Information provided

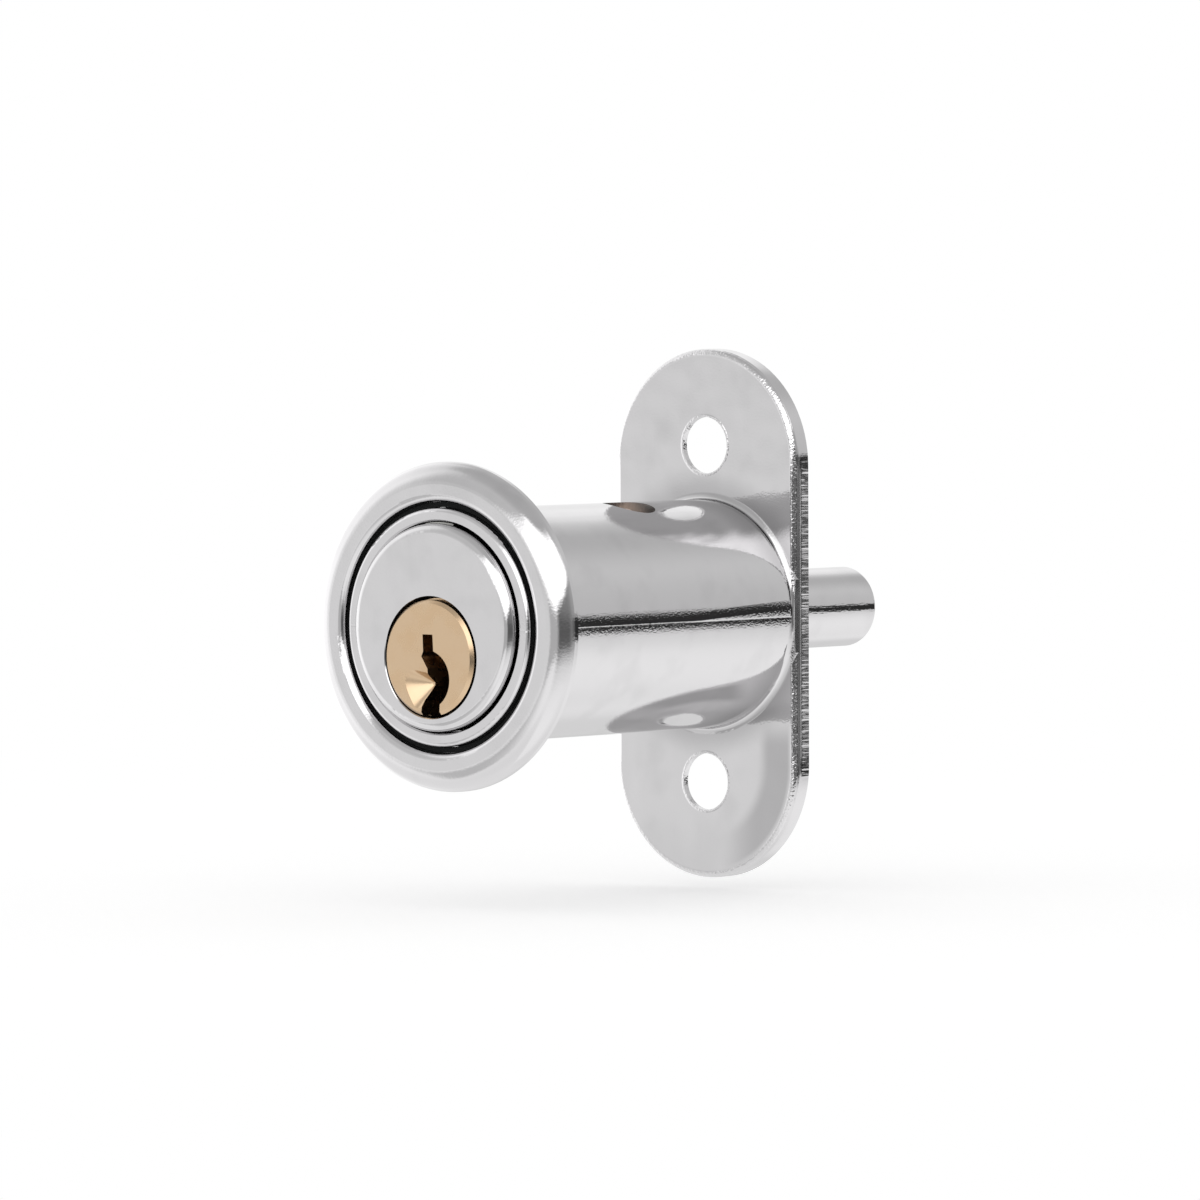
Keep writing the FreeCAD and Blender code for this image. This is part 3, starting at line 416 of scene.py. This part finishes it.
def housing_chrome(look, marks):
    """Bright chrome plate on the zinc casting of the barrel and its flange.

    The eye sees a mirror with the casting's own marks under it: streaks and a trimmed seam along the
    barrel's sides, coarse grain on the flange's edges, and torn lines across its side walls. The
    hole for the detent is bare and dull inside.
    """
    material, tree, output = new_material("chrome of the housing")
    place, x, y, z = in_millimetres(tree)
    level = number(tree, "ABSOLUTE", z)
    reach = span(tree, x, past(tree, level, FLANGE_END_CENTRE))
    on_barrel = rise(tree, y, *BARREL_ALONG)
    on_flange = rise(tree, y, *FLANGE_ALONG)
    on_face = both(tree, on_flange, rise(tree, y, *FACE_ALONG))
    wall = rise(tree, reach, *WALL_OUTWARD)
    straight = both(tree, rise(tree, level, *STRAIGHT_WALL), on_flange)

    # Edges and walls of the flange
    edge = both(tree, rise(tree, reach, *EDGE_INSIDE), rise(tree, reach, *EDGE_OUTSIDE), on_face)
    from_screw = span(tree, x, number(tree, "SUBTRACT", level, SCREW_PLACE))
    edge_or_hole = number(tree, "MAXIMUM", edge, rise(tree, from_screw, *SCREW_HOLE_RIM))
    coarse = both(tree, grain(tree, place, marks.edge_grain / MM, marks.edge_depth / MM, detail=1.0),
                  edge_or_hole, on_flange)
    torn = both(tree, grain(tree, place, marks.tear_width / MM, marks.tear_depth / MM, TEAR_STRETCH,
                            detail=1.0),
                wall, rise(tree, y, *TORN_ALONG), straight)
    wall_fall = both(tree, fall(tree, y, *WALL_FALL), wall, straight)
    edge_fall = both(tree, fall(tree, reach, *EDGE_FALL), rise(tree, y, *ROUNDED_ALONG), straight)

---

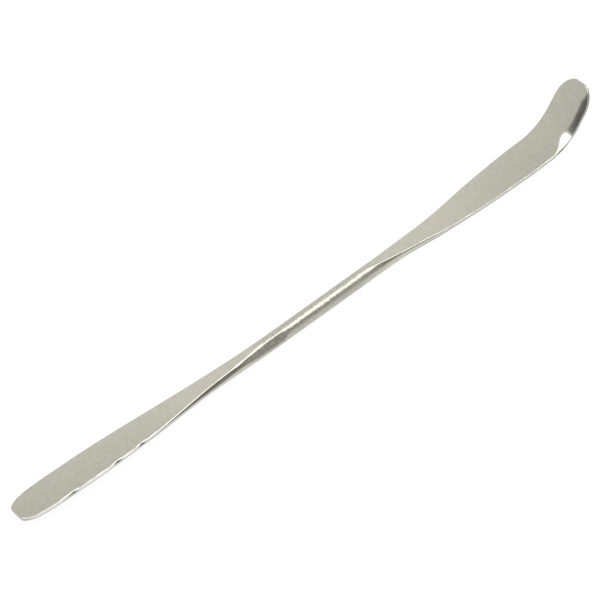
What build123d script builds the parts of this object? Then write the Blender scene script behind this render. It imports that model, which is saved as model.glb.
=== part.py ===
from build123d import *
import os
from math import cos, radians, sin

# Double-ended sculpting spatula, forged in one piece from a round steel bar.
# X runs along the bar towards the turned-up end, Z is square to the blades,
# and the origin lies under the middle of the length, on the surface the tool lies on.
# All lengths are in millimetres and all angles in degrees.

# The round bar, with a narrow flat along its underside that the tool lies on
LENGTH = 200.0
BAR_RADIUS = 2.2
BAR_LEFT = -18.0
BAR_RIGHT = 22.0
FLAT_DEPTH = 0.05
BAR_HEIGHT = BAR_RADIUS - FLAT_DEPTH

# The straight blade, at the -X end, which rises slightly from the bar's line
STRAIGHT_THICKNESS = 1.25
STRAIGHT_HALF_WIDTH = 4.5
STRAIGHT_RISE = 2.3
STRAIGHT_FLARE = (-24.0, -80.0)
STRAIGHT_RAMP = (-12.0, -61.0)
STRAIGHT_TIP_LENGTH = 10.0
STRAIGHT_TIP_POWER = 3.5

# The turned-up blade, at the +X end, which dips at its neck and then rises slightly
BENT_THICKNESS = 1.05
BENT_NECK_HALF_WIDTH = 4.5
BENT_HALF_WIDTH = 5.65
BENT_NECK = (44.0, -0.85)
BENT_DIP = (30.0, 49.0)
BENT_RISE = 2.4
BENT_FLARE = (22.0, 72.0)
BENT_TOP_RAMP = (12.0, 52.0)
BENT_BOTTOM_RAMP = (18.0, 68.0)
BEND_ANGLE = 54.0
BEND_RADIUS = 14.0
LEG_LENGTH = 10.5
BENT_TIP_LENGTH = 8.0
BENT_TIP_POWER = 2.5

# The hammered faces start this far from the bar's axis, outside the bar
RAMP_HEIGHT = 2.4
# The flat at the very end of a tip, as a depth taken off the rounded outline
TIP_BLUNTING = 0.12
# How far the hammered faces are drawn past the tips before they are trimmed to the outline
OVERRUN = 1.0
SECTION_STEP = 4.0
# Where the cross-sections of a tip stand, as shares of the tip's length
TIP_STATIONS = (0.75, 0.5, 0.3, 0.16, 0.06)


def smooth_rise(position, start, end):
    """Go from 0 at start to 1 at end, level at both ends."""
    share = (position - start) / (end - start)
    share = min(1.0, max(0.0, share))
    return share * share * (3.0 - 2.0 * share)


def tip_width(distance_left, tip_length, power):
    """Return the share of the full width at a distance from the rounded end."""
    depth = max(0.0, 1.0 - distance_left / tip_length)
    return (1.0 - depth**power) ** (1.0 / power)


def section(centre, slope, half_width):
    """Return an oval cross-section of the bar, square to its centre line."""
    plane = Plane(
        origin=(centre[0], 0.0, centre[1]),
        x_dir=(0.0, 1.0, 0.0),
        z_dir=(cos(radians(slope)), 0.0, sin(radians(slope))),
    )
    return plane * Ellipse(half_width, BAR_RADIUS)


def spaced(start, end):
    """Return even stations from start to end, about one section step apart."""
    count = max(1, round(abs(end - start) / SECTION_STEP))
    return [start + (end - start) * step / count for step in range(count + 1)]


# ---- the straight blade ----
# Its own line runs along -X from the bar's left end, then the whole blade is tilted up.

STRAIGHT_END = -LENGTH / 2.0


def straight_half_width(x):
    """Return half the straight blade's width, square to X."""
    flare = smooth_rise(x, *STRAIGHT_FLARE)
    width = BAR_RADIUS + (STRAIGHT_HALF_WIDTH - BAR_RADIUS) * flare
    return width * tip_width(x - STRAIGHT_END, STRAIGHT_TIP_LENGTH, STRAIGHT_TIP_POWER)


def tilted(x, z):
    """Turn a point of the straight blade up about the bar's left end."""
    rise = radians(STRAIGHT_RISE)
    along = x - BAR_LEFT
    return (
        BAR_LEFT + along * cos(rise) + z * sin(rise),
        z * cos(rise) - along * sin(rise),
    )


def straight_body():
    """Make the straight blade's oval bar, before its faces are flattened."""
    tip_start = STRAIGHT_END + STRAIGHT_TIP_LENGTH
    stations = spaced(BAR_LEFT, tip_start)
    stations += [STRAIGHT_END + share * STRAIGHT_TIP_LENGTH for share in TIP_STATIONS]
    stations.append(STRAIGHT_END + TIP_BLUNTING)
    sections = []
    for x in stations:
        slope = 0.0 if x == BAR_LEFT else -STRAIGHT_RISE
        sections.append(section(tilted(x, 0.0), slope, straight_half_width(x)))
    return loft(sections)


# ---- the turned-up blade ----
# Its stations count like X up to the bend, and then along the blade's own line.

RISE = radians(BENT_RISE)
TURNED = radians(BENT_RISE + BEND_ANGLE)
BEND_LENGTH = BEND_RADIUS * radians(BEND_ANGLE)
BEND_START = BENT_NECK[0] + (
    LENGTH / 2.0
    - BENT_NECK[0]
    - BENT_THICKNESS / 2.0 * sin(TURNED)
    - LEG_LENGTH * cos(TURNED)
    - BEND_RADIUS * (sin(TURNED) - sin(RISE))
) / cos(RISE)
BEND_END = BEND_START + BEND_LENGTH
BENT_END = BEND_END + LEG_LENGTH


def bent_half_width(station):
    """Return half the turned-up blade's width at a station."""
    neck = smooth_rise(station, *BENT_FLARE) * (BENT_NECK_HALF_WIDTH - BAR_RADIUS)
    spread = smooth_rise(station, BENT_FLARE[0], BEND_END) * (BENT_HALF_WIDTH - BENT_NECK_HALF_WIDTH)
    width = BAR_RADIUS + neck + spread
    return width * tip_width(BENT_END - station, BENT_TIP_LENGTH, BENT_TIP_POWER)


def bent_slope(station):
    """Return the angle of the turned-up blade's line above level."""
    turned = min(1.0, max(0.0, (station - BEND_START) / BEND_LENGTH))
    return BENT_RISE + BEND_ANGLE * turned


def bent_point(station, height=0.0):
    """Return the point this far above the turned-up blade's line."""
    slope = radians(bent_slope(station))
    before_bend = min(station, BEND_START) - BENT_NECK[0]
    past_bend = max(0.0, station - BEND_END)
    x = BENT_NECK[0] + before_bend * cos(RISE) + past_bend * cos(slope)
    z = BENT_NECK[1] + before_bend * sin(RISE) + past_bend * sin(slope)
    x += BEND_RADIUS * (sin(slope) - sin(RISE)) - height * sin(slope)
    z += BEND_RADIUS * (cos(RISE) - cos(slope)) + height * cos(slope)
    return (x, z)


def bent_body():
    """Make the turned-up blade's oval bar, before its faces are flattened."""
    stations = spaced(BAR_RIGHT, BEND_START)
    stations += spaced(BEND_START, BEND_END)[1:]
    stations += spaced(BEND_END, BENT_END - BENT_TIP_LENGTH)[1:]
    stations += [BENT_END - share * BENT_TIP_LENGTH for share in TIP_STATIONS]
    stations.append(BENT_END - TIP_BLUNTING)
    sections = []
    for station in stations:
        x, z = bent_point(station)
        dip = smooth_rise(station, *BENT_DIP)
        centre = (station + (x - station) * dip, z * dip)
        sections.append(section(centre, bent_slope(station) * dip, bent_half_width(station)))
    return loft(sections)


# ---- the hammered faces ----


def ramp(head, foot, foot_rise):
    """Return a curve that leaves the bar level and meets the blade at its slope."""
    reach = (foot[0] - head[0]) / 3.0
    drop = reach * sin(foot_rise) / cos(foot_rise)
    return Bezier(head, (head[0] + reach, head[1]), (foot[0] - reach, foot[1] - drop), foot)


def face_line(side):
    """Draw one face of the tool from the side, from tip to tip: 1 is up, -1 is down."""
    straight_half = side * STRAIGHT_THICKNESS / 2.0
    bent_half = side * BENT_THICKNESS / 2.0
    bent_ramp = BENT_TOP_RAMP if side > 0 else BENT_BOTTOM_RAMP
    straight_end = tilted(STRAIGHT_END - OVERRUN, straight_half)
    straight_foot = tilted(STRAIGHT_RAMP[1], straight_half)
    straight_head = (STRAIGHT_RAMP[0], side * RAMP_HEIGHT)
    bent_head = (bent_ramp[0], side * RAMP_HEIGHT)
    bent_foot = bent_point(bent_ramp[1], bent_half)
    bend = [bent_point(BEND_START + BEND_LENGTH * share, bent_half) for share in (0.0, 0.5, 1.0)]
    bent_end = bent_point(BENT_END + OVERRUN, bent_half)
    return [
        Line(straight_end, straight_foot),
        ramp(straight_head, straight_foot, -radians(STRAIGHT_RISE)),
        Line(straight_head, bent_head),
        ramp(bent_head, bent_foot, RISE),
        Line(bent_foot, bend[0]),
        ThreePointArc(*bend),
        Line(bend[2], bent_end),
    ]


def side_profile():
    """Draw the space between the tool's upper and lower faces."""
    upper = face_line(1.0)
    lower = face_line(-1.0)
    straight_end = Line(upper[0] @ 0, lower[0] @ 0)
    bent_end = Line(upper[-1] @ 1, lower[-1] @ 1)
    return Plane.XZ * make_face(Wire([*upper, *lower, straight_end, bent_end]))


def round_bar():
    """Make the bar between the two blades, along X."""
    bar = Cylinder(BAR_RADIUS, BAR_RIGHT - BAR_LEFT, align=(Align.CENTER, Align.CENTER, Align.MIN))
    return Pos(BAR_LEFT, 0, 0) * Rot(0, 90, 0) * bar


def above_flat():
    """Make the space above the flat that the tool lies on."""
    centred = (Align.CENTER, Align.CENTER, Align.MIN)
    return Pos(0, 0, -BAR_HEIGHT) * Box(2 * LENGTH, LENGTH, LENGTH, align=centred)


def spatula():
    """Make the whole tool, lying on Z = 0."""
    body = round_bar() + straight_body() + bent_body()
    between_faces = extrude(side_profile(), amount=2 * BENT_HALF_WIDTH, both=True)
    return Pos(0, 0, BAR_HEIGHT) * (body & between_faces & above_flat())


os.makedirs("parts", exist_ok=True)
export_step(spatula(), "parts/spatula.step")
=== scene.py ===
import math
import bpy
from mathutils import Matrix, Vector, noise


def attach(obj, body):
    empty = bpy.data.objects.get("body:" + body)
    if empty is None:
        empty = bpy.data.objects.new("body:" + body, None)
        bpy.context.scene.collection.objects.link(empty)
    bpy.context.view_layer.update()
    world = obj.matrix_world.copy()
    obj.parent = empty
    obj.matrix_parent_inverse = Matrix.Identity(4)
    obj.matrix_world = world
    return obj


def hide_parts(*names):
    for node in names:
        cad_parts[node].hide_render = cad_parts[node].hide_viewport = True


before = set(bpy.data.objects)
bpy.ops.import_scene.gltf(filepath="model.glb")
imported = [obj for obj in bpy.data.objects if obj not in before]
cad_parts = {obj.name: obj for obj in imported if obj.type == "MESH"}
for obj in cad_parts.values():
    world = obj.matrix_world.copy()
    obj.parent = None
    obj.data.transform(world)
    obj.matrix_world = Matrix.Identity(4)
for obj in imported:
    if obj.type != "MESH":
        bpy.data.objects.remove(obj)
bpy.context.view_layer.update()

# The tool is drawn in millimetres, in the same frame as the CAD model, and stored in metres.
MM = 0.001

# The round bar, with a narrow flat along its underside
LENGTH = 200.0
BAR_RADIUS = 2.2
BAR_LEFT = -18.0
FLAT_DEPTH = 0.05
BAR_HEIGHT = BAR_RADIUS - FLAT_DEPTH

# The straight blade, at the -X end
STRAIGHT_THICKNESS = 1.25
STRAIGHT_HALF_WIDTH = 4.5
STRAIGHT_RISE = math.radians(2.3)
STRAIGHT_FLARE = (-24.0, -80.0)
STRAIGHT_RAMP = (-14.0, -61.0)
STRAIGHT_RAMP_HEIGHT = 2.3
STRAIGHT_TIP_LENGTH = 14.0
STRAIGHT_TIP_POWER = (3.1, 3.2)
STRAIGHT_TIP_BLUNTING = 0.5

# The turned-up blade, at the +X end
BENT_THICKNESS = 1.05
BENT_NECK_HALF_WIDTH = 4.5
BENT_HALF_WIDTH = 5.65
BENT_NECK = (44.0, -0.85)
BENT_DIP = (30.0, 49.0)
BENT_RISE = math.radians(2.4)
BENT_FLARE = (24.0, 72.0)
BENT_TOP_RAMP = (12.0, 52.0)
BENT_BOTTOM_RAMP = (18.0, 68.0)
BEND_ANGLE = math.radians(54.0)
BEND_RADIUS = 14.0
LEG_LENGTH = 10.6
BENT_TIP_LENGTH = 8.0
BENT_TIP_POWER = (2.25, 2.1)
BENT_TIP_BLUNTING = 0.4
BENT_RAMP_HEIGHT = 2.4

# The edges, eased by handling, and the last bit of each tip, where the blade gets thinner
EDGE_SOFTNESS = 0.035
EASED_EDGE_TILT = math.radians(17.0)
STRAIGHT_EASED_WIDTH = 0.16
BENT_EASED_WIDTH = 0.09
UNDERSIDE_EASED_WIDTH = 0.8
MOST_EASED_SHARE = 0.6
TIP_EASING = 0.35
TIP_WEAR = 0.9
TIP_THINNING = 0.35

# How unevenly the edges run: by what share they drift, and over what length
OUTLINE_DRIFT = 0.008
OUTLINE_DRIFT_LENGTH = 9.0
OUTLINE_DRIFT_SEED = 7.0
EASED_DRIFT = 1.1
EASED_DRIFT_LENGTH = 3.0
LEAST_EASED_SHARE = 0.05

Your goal
Solely the line containing "lower = face_line(-1.0)", the line containing "cad_parts[node].hide_render = cad_parts[node].hide_viewport", and the lines between them are to be given again, exactly as written.

Result for this exercise
    lower = face_line(-1.0)
    straight_end = Line(upper[0] @ 0, lower[0] @ 0)
    bent_end = Line(upper[-1] @ 1, lower[-1] @ 1)
    return Plane.XZ * make_face(Wire([*upper, *lower, straight_end, bent_end]))


def round_bar():
    """Make the bar between the two blades, along X."""
    bar = Cylinder(BAR_RADIUS, BAR_RIGHT - BAR_LEFT, align=(Align.CENTER, Align.CENTER, Align.MIN))
    return Pos(BAR_LEFT, 0, 0) * Rot(0, 90, 0) * bar


def above_flat():
    """Make the space above the flat that the tool lies on."""
    centred = (Align.CENTER, Align.CENTER, Align.MIN)
    return Pos(0, 0, -BAR_HEIGHT) * Box(2 * LENGTH, LENGTH, LENGTH, align=centred)


def spatula():
    """Make the whole tool, lying on Z = 0."""
    body = round_bar() + straight_body() + bent_body()
    between_faces = extrude(side_profile(), amount=2 * BENT_HALF_WIDTH, both=True)
    return Pos(0, 0, BAR_HEIGHT) * (body & between_faces & above_flat())


os.makedirs("parts", exist_ok=True)
export_step(spatula(), "parts/spatula.step")
=== scene.py ===
import math
import bpy
from mathutils import Matrix, Vector, noise


def attach(obj, body):
    empty = bpy.data.objects.get("body:" + body)
    if empty is None:
        empty = bpy.data.objects.new("body:" + body, None)
        bpy.context.scene.collection.objects.link(empty)
    bpy.context.view_layer.update()
    world = obj.matrix_world.copy()
    obj.parent = empty
    obj.matrix_parent_inverse = Matrix.Identity(4)
    obj.matrix_world = world
    return obj


def hide_parts(*names):
    for node in names:
        cad_parts[node].hide_render = cad_parts[node].hide_viewport = True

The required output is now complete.